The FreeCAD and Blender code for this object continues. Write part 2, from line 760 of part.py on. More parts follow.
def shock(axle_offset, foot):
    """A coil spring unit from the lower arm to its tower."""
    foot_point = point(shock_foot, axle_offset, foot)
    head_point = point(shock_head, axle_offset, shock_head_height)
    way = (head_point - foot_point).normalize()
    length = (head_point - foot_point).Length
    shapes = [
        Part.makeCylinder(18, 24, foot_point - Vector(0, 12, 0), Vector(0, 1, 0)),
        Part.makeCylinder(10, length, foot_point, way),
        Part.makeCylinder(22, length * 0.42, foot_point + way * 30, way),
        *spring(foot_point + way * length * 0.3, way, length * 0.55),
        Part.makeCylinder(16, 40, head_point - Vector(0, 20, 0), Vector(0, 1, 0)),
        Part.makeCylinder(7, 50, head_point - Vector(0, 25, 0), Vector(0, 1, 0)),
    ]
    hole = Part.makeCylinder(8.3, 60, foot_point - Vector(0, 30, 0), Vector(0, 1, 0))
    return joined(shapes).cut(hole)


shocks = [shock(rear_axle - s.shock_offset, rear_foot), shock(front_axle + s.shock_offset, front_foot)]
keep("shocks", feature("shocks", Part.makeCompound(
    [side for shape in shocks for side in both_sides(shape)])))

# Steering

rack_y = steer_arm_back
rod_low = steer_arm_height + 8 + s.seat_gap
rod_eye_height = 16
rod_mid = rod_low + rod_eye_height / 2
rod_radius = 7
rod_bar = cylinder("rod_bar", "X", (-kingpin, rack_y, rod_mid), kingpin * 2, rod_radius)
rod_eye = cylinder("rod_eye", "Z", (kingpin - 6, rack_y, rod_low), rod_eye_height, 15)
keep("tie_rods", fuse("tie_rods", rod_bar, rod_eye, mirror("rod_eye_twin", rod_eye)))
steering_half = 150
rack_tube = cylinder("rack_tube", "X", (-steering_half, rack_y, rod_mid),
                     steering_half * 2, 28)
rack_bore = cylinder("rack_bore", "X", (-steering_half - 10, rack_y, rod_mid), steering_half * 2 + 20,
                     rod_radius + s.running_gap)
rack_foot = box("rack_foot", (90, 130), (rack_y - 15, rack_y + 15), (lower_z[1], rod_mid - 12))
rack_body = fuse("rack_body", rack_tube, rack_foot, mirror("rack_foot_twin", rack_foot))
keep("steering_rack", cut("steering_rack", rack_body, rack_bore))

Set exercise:
Quote the data above in full, changing nothing.

Response for this exercise:
The FreeCAD and Blender code for this object continues. Write part 2, from line 760 of part.py on. More parts follow.
def shock(axle_offset, foot):
    """A coil spring unit from the lower arm to its tower."""
    foot_point = point(shock_foot, axle_offset, foot)
    head_point = point(shock_head, axle_offset, shock_head_height)
    way = (head_point - foot_point).normalize()
    length = (head_point - foot_point).Length
    shapes = [
        Part.makeCylinder(18, 24, foot_point - Vector(0, 12, 0), Vector(0, 1, 0)),
        Part.makeCylinder(10, length, foot_point, way),
        Part.makeCylinder(22, length * 0.42, foot_point + way * 30, way),
        *spring(foot_point + way * length * 0.3, way, length * 0.55),
        Part.makeCylinder(16, 40, head_point - Vector(0, 20, 0), Vector(0, 1, 0)),
        Part.makeCylinder(7, 50, head_point - Vector(0, 25, 0), Vector(0, 1, 0)),
    ]
    hole = Part.makeCylinder(8.3, 60, foot_point - Vector(0, 30, 0), Vector(0, 1, 0))
    return joined(shapes).cut(hole)


shocks = [shock(rear_axle - s.shock_offset, rear_foot), shock(front_axle + s.shock_offset, front_foot)]
keep("shocks", feature("shocks", Part.makeCompound(
    [side for shape in shocks for side in both_sides(shape)])))

# Steering

rack_y = steer_arm_back
rod_low = steer_arm_height + 8 + s.seat_gap
rod_eye_height = 16
rod_mid = rod_low + rod_eye_height / 2
rod_radius = 7
rod_bar = cylinder("rod_bar", "X", (-kingpin, rack_y, rod_mid), kingpin * 2, rod_radius)
rod_eye = cylinder("rod_eye", "Z", (kingpin - 6, rack_y, rod_low), rod_eye_height, 15)
keep("tie_rods", fuse("tie_rods", rod_bar, rod_eye, mirror("rod_eye_twin", rod_eye)))
steering_half = 150
rack_tube = cylinder("rack_tube", "X", (-steering_half, rack_y, rod_mid),
                     steering_half * 2, 28)
rack_bore = cylinder("rack_bore", "X", (-steering_half - 10, rack_y, rod_mid), steering_half * 2 + 20,
                     rod_radius + s.running_gap)
rack_foot = box("rack_foot", (90, 130), (rack_y - 15, rack_y + 15), (lower_z[1], rod_mid - 12))
rack_body = fuse("rack_body", rack_tube, rack_foot, mirror("rack_foot_twin", rack_foot))
keep("steering_rack", cut("steering_rack", rack_body, rack_bore))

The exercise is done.